** EXERCISE DESCRIPTION **
Nothing should be output except the lines from the one containing "make_switch_housings(frame)" through the one containing "obj.data.transform(world)", both ends included, each repeated exactly.

======

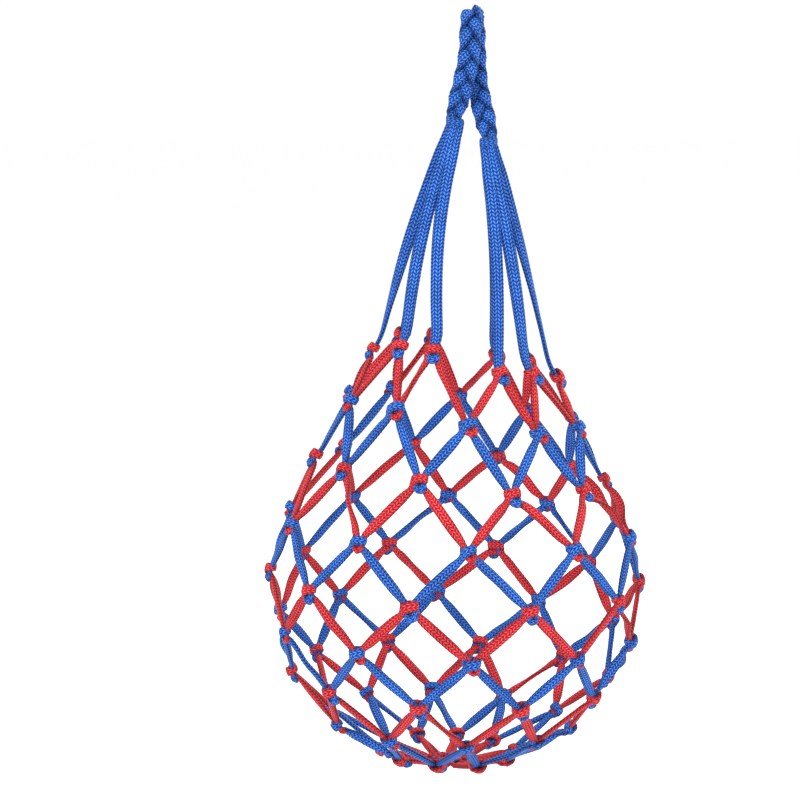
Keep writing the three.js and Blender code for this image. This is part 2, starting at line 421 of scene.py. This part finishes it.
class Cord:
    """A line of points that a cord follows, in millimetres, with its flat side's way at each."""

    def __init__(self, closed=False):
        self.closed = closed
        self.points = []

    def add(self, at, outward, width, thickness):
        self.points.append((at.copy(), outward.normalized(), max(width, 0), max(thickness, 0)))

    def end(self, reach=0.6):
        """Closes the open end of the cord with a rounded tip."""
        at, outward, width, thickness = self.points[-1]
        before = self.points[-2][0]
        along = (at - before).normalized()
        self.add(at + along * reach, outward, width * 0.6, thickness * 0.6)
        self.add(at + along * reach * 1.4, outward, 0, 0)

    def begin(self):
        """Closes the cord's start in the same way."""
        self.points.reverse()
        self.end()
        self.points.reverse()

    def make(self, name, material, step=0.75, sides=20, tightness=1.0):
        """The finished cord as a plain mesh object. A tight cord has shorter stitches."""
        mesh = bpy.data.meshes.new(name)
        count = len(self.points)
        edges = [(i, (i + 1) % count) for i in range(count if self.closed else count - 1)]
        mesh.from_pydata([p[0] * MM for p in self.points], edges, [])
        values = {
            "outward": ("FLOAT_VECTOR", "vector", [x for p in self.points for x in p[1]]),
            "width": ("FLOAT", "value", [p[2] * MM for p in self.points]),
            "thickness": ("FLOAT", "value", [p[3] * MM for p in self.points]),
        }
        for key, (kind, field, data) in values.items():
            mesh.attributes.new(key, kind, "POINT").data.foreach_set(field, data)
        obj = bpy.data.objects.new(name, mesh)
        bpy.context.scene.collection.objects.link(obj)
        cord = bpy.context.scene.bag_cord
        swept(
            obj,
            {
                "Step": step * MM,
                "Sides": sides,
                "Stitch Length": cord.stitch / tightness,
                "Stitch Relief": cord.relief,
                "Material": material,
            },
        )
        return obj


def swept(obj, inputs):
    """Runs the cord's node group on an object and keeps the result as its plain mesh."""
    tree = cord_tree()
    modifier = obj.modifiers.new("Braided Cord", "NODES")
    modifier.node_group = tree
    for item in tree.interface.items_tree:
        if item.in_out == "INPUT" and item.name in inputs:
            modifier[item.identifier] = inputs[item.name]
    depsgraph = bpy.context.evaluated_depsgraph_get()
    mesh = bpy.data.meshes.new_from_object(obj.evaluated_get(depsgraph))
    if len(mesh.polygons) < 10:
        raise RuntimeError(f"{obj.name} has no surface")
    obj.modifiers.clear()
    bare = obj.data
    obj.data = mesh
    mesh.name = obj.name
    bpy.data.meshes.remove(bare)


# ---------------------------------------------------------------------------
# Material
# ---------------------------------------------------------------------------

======

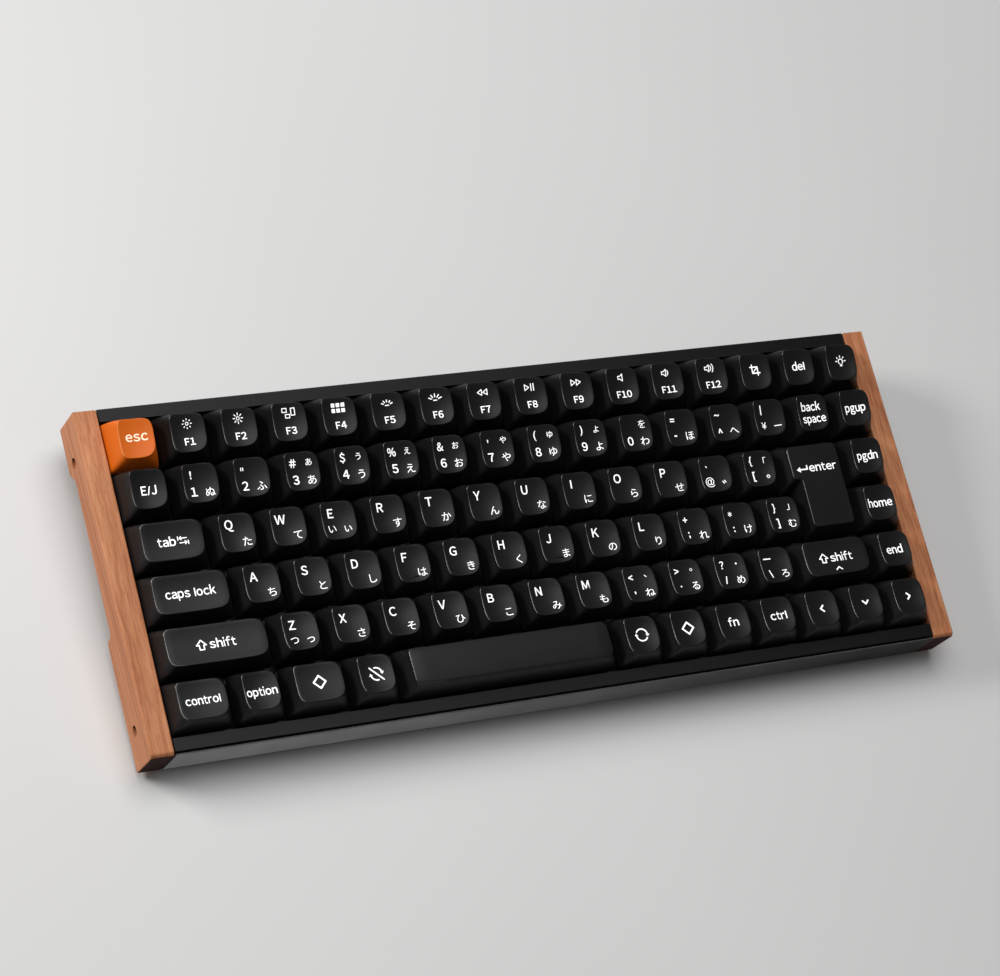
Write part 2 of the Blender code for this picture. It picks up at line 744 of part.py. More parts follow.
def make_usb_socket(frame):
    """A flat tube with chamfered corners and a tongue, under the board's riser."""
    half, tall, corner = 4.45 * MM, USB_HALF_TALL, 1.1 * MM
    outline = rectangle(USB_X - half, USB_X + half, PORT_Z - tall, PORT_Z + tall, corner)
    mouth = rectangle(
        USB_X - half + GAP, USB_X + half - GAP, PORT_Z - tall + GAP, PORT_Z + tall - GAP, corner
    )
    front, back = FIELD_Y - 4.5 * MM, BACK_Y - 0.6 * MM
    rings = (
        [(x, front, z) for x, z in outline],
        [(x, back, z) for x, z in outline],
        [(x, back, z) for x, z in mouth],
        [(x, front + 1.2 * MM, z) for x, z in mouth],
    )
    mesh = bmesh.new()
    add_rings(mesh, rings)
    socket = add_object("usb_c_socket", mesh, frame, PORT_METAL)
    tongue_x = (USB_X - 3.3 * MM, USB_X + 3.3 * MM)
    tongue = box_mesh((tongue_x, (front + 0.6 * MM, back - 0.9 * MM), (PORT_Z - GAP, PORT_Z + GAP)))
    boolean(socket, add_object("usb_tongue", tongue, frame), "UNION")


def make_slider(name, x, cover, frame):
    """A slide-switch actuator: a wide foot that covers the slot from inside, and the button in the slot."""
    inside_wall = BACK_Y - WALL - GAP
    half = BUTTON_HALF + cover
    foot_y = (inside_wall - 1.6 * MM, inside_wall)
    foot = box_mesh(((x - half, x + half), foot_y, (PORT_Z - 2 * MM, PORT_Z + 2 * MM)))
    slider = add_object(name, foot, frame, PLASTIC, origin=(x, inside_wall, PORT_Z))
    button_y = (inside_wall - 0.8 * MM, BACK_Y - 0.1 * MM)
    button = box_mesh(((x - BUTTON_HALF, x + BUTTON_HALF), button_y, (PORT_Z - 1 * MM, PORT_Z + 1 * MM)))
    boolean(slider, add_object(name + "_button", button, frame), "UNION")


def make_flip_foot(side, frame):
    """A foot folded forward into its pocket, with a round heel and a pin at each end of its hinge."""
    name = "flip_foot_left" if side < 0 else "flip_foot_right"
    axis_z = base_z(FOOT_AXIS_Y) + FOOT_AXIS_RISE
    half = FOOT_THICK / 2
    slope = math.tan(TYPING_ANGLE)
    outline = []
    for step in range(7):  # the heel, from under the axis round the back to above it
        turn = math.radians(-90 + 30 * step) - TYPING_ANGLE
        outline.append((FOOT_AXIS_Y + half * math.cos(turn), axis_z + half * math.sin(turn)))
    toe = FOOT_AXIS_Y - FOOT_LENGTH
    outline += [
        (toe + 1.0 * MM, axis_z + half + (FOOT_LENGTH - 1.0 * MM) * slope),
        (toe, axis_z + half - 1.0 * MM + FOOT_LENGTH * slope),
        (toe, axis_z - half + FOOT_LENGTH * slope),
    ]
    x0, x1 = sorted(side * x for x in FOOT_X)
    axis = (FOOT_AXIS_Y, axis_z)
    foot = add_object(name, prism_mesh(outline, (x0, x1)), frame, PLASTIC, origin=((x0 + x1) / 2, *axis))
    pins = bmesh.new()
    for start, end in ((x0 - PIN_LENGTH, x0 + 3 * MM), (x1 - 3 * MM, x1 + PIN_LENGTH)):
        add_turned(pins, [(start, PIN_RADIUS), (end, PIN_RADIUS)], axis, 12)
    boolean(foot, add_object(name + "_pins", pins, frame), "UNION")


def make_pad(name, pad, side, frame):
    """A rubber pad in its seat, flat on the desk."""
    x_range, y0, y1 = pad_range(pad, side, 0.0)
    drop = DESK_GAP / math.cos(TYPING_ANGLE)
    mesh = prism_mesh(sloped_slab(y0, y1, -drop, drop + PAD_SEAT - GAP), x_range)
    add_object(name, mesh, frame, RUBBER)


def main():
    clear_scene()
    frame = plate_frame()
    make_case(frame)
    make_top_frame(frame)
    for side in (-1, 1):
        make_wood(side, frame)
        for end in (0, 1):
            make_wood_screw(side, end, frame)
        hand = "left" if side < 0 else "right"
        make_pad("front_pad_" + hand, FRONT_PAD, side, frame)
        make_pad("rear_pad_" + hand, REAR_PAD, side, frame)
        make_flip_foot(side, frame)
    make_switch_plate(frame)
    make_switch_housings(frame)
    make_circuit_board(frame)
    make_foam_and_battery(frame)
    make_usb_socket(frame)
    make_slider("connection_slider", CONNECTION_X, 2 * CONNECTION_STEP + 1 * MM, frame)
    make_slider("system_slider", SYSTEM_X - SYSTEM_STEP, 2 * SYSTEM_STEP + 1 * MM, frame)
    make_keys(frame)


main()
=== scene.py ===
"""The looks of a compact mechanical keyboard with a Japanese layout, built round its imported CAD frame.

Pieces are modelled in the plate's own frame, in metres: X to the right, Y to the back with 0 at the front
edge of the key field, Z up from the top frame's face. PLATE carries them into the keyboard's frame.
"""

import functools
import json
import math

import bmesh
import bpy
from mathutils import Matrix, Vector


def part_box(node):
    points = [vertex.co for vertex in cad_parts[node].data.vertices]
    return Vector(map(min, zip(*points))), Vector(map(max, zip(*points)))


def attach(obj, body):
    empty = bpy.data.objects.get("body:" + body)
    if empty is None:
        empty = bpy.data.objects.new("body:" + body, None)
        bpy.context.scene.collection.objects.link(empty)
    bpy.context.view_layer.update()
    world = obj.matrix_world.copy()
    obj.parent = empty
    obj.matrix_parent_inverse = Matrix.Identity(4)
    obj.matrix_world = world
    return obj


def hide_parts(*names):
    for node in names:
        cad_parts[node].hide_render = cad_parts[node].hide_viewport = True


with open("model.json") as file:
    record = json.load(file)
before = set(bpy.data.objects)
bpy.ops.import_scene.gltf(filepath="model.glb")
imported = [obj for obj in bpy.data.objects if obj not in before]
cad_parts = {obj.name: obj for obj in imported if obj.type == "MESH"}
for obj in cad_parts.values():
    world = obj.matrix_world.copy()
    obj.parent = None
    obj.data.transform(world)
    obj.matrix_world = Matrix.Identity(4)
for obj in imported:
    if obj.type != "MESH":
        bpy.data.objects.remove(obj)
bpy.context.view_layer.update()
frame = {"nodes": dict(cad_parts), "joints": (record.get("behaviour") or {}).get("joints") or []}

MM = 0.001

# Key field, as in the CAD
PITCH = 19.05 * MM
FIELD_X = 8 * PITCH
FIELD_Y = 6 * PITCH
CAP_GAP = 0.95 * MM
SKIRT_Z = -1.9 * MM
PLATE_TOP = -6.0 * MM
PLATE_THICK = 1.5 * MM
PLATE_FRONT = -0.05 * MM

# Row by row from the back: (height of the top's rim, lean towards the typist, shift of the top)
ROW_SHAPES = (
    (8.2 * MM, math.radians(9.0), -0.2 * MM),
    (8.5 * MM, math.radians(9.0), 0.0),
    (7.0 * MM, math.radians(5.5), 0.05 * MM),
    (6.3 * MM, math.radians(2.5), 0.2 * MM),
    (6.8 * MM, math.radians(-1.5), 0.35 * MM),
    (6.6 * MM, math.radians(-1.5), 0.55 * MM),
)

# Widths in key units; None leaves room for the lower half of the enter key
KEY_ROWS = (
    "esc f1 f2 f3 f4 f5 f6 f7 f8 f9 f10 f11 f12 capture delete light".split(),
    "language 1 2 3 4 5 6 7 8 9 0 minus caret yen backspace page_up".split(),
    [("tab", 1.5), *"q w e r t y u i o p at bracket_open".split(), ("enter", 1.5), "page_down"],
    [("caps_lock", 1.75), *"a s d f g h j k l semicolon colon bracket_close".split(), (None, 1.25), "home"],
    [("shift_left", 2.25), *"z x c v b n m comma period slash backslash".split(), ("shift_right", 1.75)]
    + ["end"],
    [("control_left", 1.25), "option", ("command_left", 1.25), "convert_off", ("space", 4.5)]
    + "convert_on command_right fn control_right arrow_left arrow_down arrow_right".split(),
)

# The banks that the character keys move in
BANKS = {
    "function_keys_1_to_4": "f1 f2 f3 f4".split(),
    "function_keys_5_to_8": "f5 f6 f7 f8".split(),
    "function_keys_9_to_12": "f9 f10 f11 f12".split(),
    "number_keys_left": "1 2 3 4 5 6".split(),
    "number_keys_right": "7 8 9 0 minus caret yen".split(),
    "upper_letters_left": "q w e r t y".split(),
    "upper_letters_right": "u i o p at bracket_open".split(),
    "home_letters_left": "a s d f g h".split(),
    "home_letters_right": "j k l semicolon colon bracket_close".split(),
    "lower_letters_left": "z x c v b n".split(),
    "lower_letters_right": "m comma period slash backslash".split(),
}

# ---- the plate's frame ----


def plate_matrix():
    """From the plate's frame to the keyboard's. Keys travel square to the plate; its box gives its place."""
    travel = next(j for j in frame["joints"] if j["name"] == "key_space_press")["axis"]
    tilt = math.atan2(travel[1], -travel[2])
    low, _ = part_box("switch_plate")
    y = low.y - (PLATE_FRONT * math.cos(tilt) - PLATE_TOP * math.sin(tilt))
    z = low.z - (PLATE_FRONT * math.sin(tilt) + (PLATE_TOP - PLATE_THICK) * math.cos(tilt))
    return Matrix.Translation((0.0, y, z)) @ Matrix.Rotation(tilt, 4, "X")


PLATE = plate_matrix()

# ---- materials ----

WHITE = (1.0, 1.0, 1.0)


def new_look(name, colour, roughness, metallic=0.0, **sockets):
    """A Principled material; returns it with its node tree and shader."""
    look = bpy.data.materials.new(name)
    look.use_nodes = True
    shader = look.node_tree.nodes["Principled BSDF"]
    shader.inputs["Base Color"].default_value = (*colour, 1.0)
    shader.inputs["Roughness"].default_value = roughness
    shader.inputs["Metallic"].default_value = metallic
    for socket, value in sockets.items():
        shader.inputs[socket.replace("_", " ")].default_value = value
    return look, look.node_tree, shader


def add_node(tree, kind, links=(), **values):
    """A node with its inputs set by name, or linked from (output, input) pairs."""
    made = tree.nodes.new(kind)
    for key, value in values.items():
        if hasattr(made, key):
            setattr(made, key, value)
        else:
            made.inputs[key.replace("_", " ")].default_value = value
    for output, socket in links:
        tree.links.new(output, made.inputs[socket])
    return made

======

** WORKED ANSWER **
    make_switch_housings(frame)
    make_circuit_board(frame)
    make_foam_and_battery(frame)
    make_usb_socket(frame)
    make_slider("connection_slider", CONNECTION_X, 2 * CONNECTION_STEP + 1 * MM, frame)
    make_slider("system_slider", SYSTEM_X - SYSTEM_STEP, 2 * SYSTEM_STEP + 1 * MM, frame)
    make_keys(frame)


main()
=== scene.py ===
"""The looks of a compact mechanical keyboard with a Japanese layout, built round its imported CAD frame.

Pieces are modelled in the plate's own frame, in metres: X to the right, Y to the back with 0 at the front
edge of the key field, Z up from the top frame's face. PLATE carries them into the keyboard's frame.
"""

import functools
import json
import math

import bmesh
import bpy
from mathutils import Matrix, Vector


def part_box(node):
    points = [vertex.co for vertex in cad_parts[node].data.vertices]
    return Vector(map(min, zip(*points))), Vector(map(max, zip(*points)))


def attach(obj, body):
    empty = bpy.data.objects.get("body:" + body)
    if empty is None:
        empty = bpy.data.objects.new("body:" + body, None)
        bpy.context.scene.collection.objects.link(empty)
    bpy.context.view_layer.update()
    world = obj.matrix_world.copy()
    obj.parent = empty
    obj.matrix_parent_inverse = Matrix.Identity(4)
    obj.matrix_world = world
    return obj


def hide_parts(*names):
    for node in names:
        cad_parts[node].hide_render = cad_parts[node].hide_viewport = True


with open("model.json") as file:
    record = json.load(file)
before = set(bpy.data.objects)
bpy.ops.import_scene.gltf(filepath="model.glb")
imported = [obj for obj in bpy.data.objects if obj not in before]
cad_parts = {obj.name: obj for obj in imported if obj.type == "MESH"}
for obj in cad_parts.values():
    world = obj.matrix_world.copy()
    obj.parent = None
    obj.data.transform(world)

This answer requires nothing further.